The iPhone receives a fair amount of praise for its security features. The Massachusetts Institute of Technology says that the handset’s encryption is so good, that it’s tough for law enforcement agencies to perform forensics.

But this doesn’t mean it’s impenetrable, as hackers continue to find flaws. In fact, another big one was recently discovered in the form of spyware, which can take over the iPhone and give a user remote access to its contents…

Bloomberg has the scoop:

“FinFisher spyware made by U.K.-based Gamma Group can take control of a range of mobile devices, including Apple Inc. (AAPL)’s iPhone and Research in Motion Ltd. (RIM)’s BlackBerry, an analysis of presumed samples of the software shows.

The program can secretly turn on a device’s microphone, track its location and monitor e-mails, text messages and voice calls, according to the findings, being published today by the University of Toronto Munk School of Global Affairs’ Citizen Lab.

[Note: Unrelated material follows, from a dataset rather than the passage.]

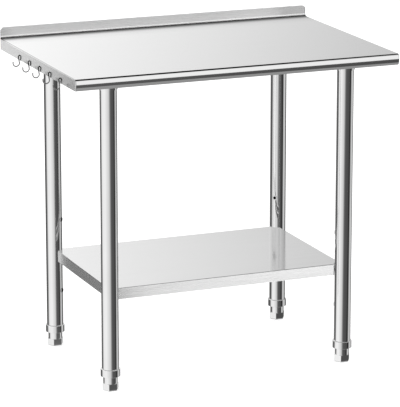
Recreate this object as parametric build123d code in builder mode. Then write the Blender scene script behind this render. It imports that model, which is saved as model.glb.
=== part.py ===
"""Stainless work table with a folded top, a bolted undershelf, screw-in feet and side hooks.

Frame: millimetres, +Z up, front of the table towards -Y. The origin lies on the floor under
the middle of the whole object, hooks included, so the table's own middle plane is at x = MID_X.
"""
from math import asin, atan2, cos, degrees, hypot, radians, sin
import os

from build123d import *

os.makedirs("parts", exist_ok=True)

# ---- driving dimensions ----------------------------------------------------------------------
TOP_W = 900.0  # worktop, left to right
TOP_D = 600.0  # worktop, front of the nose to the back
TOP_H = 850.0  # working height
SHEET = 1.2  # sheet metal of the top and the shelf
BEND_R = 2.0  # outside radius of the side folds
NOSE_FOLD_R = 6.0  # outside radius of the fold between the deck and the nose
SKIRT_H = 30.0  # height of the folded edge all round
NOSE_BULGE = 5.0  # how far the rounded front stands out in front of its own ends
HEM = 12.0  # inward return under the skirts
HEM_CORNER_R = 6.0
SPLASH_H = 30.0  # backsplash above the deck
SPLASH_CORNER_R = 11.0
SPLASH_FOLD_R = 1.1  # each side of the doubled crest
COVE_R = 7.0  # between the deck and the backsplash

LEG_D = 45.0
LEG_WALL = 1.2
LEG_SPAN_X = 666.0  # between leg centres, left to right
LEG_SPAN_Y = 434.0  # between leg centres, front to back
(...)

People are walking around with tools for surveillance in their pockets,” says John Scott-Railton, a doctoral student at the University of California Los Angeles’ Luskin School of Public Affairs who assisted with the research.”

To be clear, the Gamma Group has been making this kind of spyware for desktop computers for a while now. It’s just that no one was really aware that the powerful tool had gone mobile. And from the sounds of it, the handset doesn’t need to be jailbroken or rooted for the software to work, which means that pretty much anyone can be targeted.

An iPhone can become infected with the FinSpy trojan by being tricked into going to a Web link and downloading the malware, which can be disguised as something other than FinSpy. Gamma says that this process can be as simple as sending someone a link that looks like its from the phone-maker, with a message like “please install update.”

Keep in mind that this dynamic software is only sold to, and used by, government agencies for law enforcement purposes. But it’s still kind of creepy that it exists. And we might have never known about it if it hadn’t been for the research from the aforementioned universities. It was meant to be a secret, which actually makes it all the more creepier.

Microsoft says its anti-malware software in the latest version of Windows Phone blocks the FinSpy trojan, but it sounds like older Windows Mobile handsets are still susceptible. It encourages users to avoid clicking links or downloading software from unknown sources. RIM offers a similar warnings to its users, who are also vulnerable to the spyware.

Both Apple and Google declined to comment.